While the legal system might view Netflix as overcharging, audience data tells a different story in Italy: there is massive audience demand for the content Netflix offers consumers, the platform’s price point is comparatively cheap for what it offers relative to competition and price hikes have not triggered a subscriber exodus that we would expect to see if consumers truly felt the platform wasn’t delivering value for its price.

With Italy in particular, Netflix has made conscious investments in local content.  In 2025, over 9% of new Italian series to premiere were Netflix originals. This puts Italy in the top 10 markets globally where Netflix had the highest share of new local content output in 2025.

The downstream effects of these local content investments are notable.
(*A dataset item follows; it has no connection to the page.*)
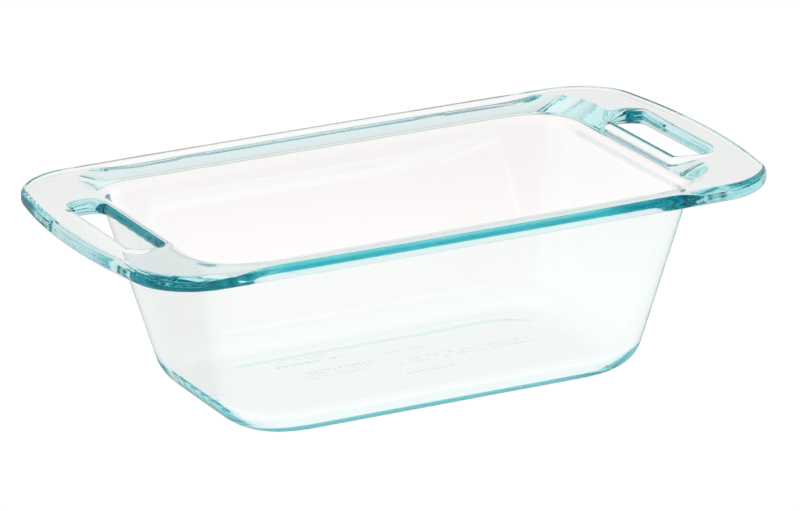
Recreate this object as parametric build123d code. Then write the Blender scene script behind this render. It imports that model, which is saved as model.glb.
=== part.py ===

Last year, 11.4% of all series demand in Italy was for a Netflix original, outpacing most European markets. While part of the rationale for this output comes from European and Italian minimum requirements for local content investment, the upside is clear as well — delivering titles that audiences want keeps them engaged.

When we plot local demand for platform catalogs against their monthly cost in Italy, the “value gap” is undeniable. Netflix delivers significantly higher demand per Euro than rivals like Disney+ or Paramount+. 

italy_price_v_platform_demand_mar_2026_chart
Italy Streaming Price vs. Platform

The court ordered a rollback of Netflix’s Standard tier to its 2015 price of €9.99, which would put Netflix at the same price as Apple TV+. The total demand for all content available on Netflix in Italy is more than 10 times the demand for the Apple TV catalog. Netflix’s current price point is more than justified when benchmarked against the competition.

The ultimate proof of Netflix’s pricing power is in the churn rate. While other European markets have seen subscribers become increasingly nomadic, our streaming metrics data shows Italy’s churn has remained stable through the end of 2025.

Netflix churn rates in Europe

Contrast Italy with the UK, where Netflix originals’ smaller share of series demand has left the platform more vulnerable to price sensitivity and spiking churn. In Italy, the heavy investment in local hits has transformed Netflix from a luxury into a utility.

Italian judges can turn back the clock to 2015 pricing, but they cannot roll back a decade of cultural dominance. While this ruling’s precedent may result in a multibillion-dollar accounting headache, the data confirms that Netflix has achieved the streaming era’s ultimate goal: becoming a necessity that subscribers value far more than the law requires them to pay.